Предание о вещем сне содержит элементы мифологизации: оно апеллирует к представлению о всаднике — основателе и покровителе города — и к легендам об оживающей статуе. Оба эти мотива были намечены в русской поэзии еще в ХVIII в., после наводнения 1777 г. (см., например, эклогу Е. И. Кострова «Три грации», 1783, послание Петрова «Екатерине II» при переводе «Энеиды», 1786, и его оду «На торжество мира», 1793). В творчестве самого Пушкина мотив оживающей статуи связан с обширным сюжетно-тематическим комплексом, неоднократно и неоднозначно описанным в исследовательской литературе. Р. Якобсон, относивший к данному комплексу кроме «Медного всадника» «Каменного гостя» (1830) и «Cказку о золотом петушке» (1834), выделил в них прямо или косвенно развивающуюся тему «петербургского царства» и повторяющееся сюжетное ядро. Р. Шульц возвел пушкинский мотив оживающей статуи к античному мифу о статуе Афродиты, разъединяющей возлюбленных (перенесенный на христианскую почву, этот миф наделяет статую ярко выраженными демоническими чертами). М. Вайскопф рассмотрел сюжет о мстящей статуе как вариант сквозного, представленного в большом корпусе пушкинских текстов, сюжета о роковой встрече с мстителем-мертвецом. Каждая из трех концепций содержит материал, указывающий на то, что генезис эпизода со скачущим Медным всадником несводим к петербургской легенде о всаднике — основателе города.

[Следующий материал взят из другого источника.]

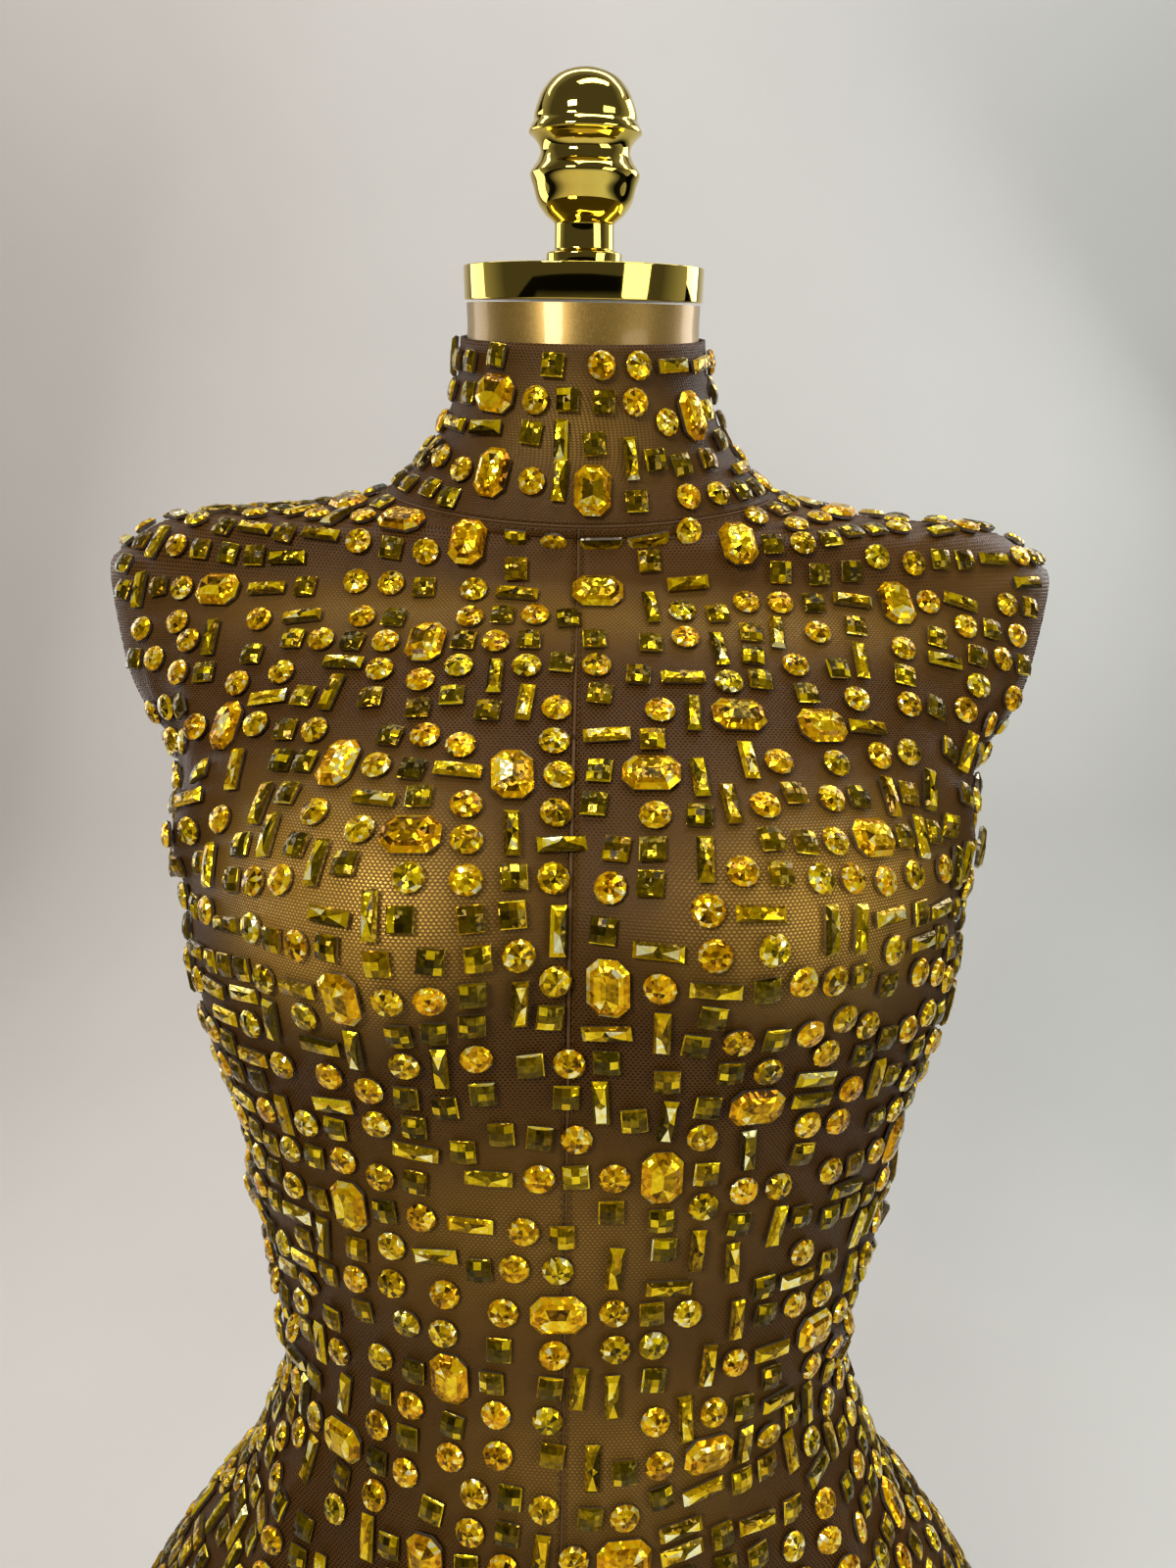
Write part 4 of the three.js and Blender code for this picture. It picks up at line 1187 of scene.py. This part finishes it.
def square_stone():
    """A square stone with a low dome cut in nine."""
    ticks = np.array([-3.6, -1.25, 1.25, 3.6])
    x, y = np.meshgrid(ticks, ticks, indexing="ij")
    dome = 2.9 - 0.055 * (x * x + y * y)
    top = np.stack([x, y, dome], -1).reshape(-1, 3)
    base = np.array([(-3.6, -3.6, 0), (3.6, -3.6, 0), (3.6, 3.6, 0), (-3.6, 3.6, 0)], float)
    girdle = np.array([(-4, -4, 1.2), (4, -4, 1.2), (4, 4, 1.2), (-4, 4, 1.2)], float)
    points = np.concatenate([top, base, girdle])
    cuts = []
    for i in range(3):
        for j in range(3):
            corner = 4 * i + j
            tone = 0.2 if (i, j) == (1, 1) else 0.25
            cuts.append(((corner, corner + 4, corner + 5, corner + 1), tone, 0.0))
    cuts += [(face, SIDE, 0.0) for face in [*band_faces(16, 20, 4), underside(16, 4)]]
    sides = [(20, 21, 12, 8, 4, 0), (21, 22, 15, 14, 13, 12), (22, 23, 3, 7, 11, 15), (23, 20, 0, 1, 2, 3)]
    cuts += [(side, 0.34, 0.1) for side in sides]
    return points, cuts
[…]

В «Медном всаднике», как и в «Каменном госте», сюжет столкновения человека со статуей включает мотив потревоженного сна покойного (см. ст. 88-91 Вступления). Возмездие статуи — «замогильная» кара, связанная с общеевропейским мифологическим мотивом «оскорбления предка» (входящим, в частности, в состав легенды о Дон Жуане). В «Медном всаднике» тема вины перед предками удвоена, ибо сообщена как антагонисту, так и протагонисту. Вина Петра — в попрании чести славнейших русских фамилий. Вина Евгения — в забвении своей родословной, следствием чего становится его безотчетное, невольное, страдательное воссоединение с мстящим Петру «варяжским» хаосом. Но безотчетным остается для Евгения и другое. Оторванный от традиций своего древнего рода, он становится прямым порождением новой, послепетровской городской цивилизации. Хотя Евгению сообщены и такие черты, которые Пушкин считал принадлежностью старого дворянства («независимость и честь» — V, 139), доминантной является его «петербургская» характеристика как «столичного гражданина» (V, 445). Детище Петербурга, он остается не усыновленным нoвой культурой, разрушившей его прежние родовые связи. Разрыв двух периодов русской культуры, не связанных актом наследования и преемства, столетнее взаимное противостояние Москвы Петербургу и Петербурга Москве сделали людей, социально подобных Евгению, пасынками обеих культур. Не помышляя о тех поколениях предков, что некогда «блистали» под пером Карамзина, Евгений и в Петре не опознает своего «родоначальника» — и его столкновение со статуей реализуется по мифологической схеме возмездия за оскорбление предка. Но фигура карающей статуи, как и в «Каменном госте», не служит однозначным олицетворением идеи справедливого возмездия, ибо в «Медном всаднике», как и в цикле маленьких трагедий, речь идет о взаимной вине поколений.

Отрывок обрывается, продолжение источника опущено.